▶ [Written instruction] In the listing that follows, locate the line containing "bpy.context.scene.collection.objects.link(empty)" and the line containing "for node in". Retype exactly those two lines and every line between them, and nothing more.

▶ [Provided data]
────────

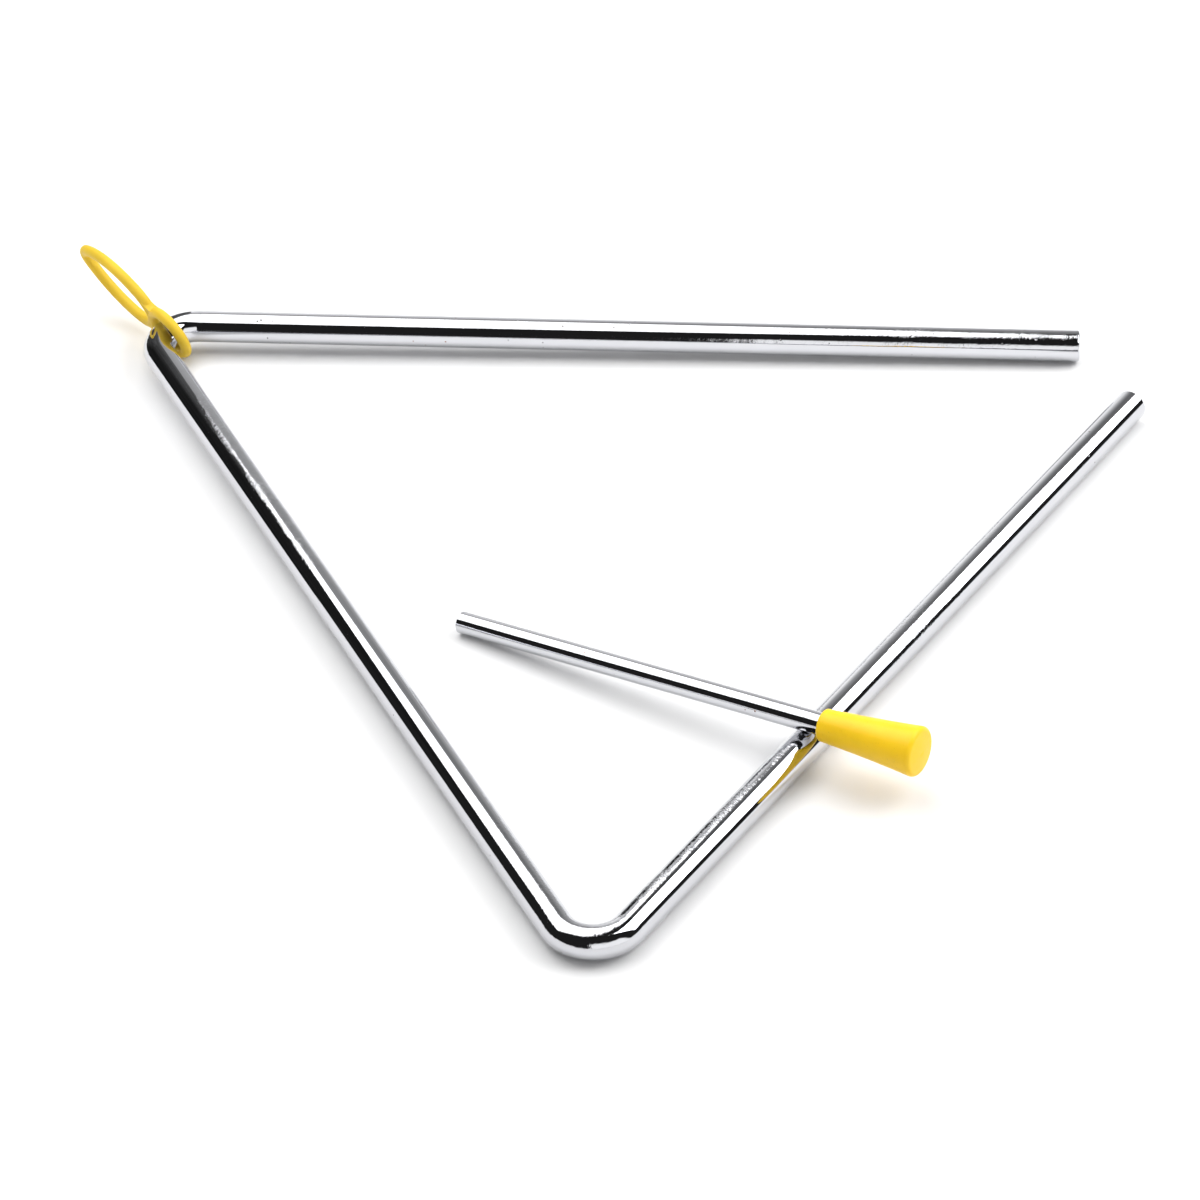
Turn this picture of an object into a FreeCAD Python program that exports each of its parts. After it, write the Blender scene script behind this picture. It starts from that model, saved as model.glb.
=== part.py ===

────────

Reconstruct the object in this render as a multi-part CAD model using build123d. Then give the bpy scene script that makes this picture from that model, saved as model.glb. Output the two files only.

────────

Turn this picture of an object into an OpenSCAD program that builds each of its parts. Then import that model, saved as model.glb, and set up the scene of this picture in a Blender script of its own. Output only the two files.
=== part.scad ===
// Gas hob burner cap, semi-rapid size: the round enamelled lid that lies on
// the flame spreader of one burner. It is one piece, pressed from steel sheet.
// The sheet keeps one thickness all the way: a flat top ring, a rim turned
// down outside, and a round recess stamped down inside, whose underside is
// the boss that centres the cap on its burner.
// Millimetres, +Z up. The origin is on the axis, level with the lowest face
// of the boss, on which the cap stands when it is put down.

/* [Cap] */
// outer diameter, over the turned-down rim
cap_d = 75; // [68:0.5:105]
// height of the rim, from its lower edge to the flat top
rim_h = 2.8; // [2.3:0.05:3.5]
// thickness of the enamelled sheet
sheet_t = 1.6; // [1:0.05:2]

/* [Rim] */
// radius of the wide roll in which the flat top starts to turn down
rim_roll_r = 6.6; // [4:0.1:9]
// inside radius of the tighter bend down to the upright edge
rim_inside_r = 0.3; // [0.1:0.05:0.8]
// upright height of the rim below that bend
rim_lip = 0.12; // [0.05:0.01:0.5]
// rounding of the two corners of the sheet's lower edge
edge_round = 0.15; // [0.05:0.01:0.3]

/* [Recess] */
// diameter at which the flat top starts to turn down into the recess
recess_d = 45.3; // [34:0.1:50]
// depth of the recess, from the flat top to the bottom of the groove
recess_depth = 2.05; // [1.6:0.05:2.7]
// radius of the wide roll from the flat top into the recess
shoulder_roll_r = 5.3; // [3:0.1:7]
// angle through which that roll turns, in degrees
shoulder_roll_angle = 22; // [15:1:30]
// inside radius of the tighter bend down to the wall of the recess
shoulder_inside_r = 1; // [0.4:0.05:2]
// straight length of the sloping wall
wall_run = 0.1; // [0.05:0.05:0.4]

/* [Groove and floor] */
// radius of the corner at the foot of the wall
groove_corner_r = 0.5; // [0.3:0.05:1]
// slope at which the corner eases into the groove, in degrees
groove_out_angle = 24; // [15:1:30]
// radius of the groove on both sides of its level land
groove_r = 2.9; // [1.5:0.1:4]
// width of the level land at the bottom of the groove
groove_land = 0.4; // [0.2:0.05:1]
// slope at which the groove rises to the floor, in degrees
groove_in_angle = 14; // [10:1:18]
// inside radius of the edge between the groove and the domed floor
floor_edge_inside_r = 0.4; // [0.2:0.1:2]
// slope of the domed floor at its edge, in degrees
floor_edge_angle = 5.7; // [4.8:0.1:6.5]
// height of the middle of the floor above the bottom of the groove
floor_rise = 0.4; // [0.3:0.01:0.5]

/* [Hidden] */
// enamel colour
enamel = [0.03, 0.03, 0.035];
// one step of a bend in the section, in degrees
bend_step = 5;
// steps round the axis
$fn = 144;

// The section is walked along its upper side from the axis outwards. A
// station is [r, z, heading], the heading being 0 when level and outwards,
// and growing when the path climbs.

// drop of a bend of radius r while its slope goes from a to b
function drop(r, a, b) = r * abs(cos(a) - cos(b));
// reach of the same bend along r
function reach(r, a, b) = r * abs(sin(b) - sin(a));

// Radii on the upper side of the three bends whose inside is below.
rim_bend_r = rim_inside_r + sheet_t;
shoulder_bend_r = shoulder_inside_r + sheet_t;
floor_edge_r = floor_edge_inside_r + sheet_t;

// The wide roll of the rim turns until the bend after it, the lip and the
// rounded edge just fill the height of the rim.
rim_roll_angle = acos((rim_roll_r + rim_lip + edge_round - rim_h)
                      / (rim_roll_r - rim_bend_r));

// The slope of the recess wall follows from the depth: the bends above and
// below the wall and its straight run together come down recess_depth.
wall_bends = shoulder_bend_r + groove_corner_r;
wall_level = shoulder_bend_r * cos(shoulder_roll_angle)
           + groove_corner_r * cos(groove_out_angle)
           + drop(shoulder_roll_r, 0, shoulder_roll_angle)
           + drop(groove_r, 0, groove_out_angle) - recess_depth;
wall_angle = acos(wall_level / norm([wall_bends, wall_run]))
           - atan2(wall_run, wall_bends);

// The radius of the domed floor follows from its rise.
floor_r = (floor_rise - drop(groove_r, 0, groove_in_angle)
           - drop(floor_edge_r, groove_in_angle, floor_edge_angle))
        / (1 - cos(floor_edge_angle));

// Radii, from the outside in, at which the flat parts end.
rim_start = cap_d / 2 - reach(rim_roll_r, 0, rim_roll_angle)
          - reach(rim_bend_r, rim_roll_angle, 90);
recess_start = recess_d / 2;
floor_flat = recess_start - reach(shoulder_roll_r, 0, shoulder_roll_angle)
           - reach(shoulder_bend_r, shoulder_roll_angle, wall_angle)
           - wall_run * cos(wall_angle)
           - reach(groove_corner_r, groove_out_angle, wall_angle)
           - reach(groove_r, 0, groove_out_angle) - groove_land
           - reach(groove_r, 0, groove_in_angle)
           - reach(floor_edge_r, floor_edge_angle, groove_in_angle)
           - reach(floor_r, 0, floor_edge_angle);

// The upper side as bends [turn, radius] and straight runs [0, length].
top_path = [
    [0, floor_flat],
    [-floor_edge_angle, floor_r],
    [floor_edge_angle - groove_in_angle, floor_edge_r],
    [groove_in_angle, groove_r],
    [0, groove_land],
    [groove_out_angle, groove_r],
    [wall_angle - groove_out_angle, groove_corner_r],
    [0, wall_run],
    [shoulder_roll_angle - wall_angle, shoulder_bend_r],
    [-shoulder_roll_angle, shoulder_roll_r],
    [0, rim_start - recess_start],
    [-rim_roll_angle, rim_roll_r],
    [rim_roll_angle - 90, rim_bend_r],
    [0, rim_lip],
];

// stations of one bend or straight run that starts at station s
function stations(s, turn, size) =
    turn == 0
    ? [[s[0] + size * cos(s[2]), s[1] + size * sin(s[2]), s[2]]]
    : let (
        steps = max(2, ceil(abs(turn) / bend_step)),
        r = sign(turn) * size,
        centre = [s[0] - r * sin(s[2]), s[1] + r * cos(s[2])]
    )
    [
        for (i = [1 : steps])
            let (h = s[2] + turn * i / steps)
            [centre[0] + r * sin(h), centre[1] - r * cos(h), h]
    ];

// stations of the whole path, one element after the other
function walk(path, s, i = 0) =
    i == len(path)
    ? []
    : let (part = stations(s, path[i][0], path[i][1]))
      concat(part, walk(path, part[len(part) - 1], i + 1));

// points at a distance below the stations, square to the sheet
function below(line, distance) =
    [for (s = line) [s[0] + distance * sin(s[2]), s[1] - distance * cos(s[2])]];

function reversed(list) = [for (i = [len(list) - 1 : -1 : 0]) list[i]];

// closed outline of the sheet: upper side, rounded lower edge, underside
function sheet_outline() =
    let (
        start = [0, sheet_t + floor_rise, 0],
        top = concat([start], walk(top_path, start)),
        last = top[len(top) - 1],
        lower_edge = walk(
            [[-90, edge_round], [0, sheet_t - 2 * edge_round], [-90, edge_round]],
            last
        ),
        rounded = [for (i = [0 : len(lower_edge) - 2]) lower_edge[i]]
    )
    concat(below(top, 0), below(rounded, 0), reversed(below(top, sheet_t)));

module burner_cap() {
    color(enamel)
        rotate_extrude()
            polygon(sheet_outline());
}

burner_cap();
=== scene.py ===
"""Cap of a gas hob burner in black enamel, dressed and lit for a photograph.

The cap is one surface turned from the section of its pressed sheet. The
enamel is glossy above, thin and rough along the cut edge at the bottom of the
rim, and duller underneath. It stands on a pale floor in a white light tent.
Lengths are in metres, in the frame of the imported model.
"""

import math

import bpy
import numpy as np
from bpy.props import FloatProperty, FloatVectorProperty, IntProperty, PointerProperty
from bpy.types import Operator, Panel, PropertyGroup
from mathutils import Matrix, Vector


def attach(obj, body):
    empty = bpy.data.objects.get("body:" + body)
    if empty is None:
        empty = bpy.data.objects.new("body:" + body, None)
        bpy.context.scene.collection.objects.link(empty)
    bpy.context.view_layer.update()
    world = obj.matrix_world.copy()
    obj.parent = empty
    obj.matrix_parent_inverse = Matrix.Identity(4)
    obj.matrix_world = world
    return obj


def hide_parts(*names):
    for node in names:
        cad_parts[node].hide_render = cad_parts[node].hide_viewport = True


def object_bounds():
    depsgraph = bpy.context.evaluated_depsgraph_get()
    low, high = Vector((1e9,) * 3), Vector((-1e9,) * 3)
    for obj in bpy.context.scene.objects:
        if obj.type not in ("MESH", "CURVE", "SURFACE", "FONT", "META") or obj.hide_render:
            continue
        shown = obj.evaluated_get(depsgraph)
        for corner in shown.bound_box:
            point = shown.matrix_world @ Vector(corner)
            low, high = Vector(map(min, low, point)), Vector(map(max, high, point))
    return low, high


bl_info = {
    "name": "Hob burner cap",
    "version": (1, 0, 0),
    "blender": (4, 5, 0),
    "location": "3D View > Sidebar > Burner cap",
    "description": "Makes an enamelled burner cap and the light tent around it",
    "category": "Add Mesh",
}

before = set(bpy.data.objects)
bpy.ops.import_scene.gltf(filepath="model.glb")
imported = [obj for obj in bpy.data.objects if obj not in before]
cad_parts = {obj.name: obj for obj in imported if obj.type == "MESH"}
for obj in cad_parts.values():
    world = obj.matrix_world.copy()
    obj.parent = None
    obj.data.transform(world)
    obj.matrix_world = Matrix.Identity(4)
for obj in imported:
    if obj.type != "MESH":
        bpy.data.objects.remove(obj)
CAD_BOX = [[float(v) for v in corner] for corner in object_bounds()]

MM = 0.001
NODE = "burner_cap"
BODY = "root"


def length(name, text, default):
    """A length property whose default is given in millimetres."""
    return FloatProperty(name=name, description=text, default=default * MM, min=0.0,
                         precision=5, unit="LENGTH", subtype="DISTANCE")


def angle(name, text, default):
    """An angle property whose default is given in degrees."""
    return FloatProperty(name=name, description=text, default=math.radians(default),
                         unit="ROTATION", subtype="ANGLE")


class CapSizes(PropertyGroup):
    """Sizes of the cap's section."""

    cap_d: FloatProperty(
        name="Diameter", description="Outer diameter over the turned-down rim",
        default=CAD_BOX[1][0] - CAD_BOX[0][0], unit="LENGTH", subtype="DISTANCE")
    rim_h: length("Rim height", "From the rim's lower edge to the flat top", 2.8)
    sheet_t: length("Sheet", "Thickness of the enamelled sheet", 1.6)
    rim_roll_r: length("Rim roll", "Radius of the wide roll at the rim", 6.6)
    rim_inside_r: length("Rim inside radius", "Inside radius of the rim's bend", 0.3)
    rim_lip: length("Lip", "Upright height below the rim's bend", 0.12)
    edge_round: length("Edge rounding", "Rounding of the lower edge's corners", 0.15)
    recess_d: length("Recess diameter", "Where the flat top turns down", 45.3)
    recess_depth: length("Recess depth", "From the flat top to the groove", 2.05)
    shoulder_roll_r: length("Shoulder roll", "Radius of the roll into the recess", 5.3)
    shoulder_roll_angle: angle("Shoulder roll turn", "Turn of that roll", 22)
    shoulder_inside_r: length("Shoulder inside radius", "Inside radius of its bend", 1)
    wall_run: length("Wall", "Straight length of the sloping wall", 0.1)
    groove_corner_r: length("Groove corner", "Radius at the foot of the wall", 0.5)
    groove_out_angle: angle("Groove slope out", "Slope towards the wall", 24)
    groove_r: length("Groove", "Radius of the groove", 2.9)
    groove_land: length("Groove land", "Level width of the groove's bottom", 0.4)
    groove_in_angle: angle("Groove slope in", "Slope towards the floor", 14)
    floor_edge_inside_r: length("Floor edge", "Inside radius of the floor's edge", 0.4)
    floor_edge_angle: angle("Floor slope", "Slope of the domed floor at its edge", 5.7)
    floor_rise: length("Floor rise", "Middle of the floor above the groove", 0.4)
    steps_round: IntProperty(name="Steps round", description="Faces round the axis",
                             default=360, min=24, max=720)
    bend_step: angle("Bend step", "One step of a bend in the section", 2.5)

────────

▶ [Result of this task]
        bpy.context.scene.collection.objects.link(empty)
    bpy.context.view_layer.update()
    world = obj.matrix_world.copy()
    obj.parent = empty
    obj.matrix_parent_inverse = Matrix.Identity(4)
    obj.matrix_world = world
    return obj


def hide_parts(*names):
    for node in names:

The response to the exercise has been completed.